His sales pitch usually goes something like this:

Can we go on Space Mountain one more time?  Please?  I always love going on Space Mountain.  Oh please!  PLEASE???  JUST…PLEASE?!?  I just want to go on Space Mountain one more time!  PLEASE?  PLEAASE???  PLEAAAAASE???

Bear in mind that it’s during the second round of this that he’s clasping his hands in a tight grip, shaking his hands urgently with his eyes closed and slightly bent at the knees.

Apparently, he seems to believe that this elevated level of groveling has a chance at succeeding.  Anyone watching this scene from a distance might think that this was a starving boy begging for sustenance.

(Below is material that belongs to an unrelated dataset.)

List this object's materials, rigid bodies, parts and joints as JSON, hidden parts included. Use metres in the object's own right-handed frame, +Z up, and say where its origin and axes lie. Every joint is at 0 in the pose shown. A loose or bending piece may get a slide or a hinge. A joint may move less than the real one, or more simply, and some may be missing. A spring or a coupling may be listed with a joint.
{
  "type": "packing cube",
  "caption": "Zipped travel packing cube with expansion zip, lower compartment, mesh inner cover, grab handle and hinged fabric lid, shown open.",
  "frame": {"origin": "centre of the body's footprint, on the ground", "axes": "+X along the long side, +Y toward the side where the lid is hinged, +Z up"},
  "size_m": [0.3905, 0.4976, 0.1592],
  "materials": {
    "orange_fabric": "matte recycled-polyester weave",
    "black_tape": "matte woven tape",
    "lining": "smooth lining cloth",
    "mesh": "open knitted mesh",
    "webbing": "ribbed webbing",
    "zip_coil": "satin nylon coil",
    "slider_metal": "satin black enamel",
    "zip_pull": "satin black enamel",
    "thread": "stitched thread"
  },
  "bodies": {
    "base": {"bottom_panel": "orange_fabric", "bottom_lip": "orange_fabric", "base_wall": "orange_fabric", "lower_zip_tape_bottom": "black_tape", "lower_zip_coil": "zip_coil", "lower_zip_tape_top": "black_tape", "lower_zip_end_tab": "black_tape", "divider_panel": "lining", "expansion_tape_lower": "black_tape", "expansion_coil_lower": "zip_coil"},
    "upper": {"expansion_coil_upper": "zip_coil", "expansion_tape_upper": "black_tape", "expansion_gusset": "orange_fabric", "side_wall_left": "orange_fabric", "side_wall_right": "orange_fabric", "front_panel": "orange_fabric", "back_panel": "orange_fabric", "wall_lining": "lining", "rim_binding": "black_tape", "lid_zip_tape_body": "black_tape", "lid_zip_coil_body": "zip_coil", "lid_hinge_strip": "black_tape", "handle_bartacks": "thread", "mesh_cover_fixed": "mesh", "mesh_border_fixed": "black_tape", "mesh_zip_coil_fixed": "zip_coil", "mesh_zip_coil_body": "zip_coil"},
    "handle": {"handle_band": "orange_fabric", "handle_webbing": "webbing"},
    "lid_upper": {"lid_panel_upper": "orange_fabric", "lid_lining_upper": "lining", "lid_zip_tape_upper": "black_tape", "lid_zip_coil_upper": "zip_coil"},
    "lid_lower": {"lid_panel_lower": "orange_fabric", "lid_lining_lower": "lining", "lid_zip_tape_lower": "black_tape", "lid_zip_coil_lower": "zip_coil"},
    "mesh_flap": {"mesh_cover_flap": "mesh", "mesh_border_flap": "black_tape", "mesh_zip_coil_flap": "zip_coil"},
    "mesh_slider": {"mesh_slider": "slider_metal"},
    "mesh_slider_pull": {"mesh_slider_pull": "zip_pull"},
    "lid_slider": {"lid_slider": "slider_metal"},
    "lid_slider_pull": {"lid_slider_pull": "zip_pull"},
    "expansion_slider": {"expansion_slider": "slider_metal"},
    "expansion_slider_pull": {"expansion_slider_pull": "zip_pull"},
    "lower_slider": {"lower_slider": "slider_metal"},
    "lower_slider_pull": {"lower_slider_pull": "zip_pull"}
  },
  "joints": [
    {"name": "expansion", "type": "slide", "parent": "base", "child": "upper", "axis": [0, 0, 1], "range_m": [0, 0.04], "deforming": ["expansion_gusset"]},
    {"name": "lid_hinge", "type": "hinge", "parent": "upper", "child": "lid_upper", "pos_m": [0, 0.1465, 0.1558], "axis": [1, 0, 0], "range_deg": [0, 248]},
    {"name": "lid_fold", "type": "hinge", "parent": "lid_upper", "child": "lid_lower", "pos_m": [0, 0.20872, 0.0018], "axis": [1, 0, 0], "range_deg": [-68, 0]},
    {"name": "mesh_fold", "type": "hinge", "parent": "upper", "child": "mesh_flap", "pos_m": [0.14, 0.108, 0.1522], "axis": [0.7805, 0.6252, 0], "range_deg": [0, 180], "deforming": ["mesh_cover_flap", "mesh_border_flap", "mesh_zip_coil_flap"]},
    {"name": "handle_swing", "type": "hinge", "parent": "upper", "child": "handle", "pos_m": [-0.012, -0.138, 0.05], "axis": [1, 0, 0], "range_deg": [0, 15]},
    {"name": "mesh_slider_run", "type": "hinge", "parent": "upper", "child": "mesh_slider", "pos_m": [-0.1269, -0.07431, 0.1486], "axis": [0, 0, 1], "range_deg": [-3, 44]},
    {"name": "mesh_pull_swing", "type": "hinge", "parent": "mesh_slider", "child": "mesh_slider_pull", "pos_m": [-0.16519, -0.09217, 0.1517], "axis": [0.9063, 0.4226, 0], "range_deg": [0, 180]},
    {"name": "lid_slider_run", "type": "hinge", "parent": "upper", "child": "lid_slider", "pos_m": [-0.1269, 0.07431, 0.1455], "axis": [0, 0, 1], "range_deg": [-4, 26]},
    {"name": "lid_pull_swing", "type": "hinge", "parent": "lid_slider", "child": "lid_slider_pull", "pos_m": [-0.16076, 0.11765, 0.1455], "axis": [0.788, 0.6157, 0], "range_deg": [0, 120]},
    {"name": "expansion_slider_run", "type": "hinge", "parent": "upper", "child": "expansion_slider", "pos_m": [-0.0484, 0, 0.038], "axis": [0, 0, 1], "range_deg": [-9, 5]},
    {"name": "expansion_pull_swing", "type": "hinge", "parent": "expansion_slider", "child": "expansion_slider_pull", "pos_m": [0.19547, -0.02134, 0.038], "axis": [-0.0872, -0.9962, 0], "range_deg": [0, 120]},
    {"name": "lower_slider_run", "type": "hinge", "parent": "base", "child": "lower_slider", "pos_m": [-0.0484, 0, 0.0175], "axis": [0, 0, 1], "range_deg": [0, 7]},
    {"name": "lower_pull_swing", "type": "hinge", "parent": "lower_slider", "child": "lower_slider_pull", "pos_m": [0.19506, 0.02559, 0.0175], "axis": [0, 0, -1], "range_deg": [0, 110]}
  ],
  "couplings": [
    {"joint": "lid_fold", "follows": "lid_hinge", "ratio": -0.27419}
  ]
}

Speaking of food, being thrown side to side on some of the faster rides can leave you hungry, tired, and thirsty.  No problem there, because we can take a quick break and as a convenience, food and refreshments are all around.  A nice, cold, bottled water and some tasty french fries would hit the spot.

How much?  Eleven dollars.

Eleven dollars?  Eleven dollars for some water and half a potato?  Ah well, at least the french fries weren’t in the shape of Mickey Mouse.

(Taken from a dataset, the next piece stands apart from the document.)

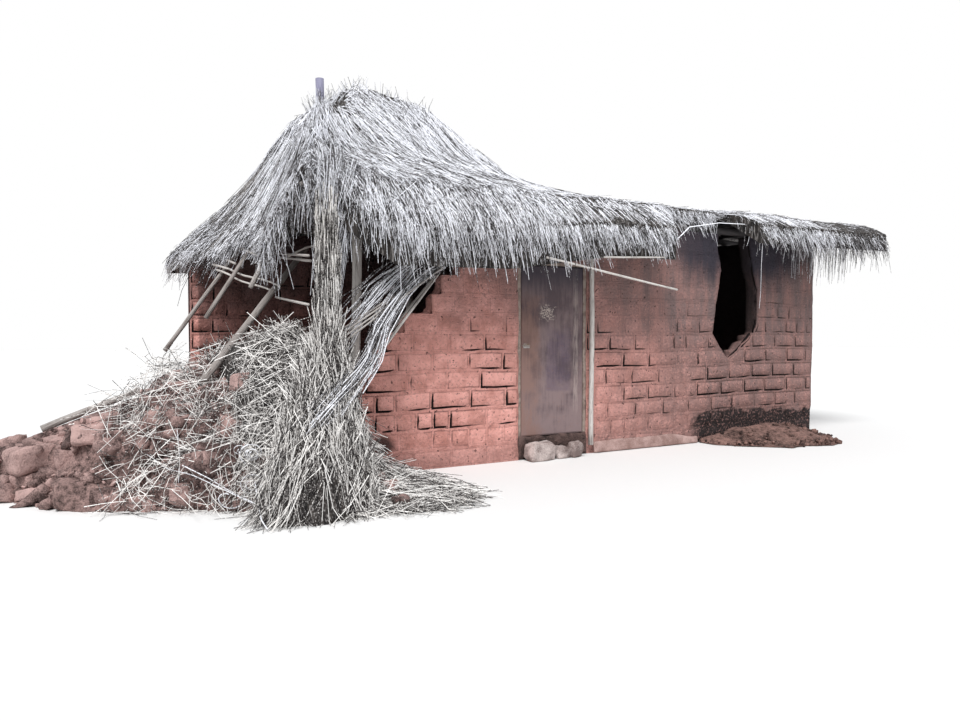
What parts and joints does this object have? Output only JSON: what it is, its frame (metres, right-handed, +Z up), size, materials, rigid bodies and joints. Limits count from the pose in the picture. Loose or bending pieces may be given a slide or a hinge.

For some reason, anything in the park that even remotely resembles a circle, like a balloon, waffles, and especially hats, must be re-designed to include two round ears protruding from the top of it.  I think it’s mandated in one of Disney’s bylaws.

Why, even the week before, as I was in Asia traveling from the Hong Kong airport into the city via their express train, I saw, out the window, another train with a big Mickey Mouse emblem stamped on it’s side.  This reminded me that, of course, this was the train to take some happy tourists to Disney’s newest Disneyworld, this one located in Hong Kong.

And if you looked closely enough at the train, you could see some parents, many of them wearing “Mickey” hats, seated on the train.  Right below them, no doubt, would be their kids, hands clasped, in the Disney “crouch position.”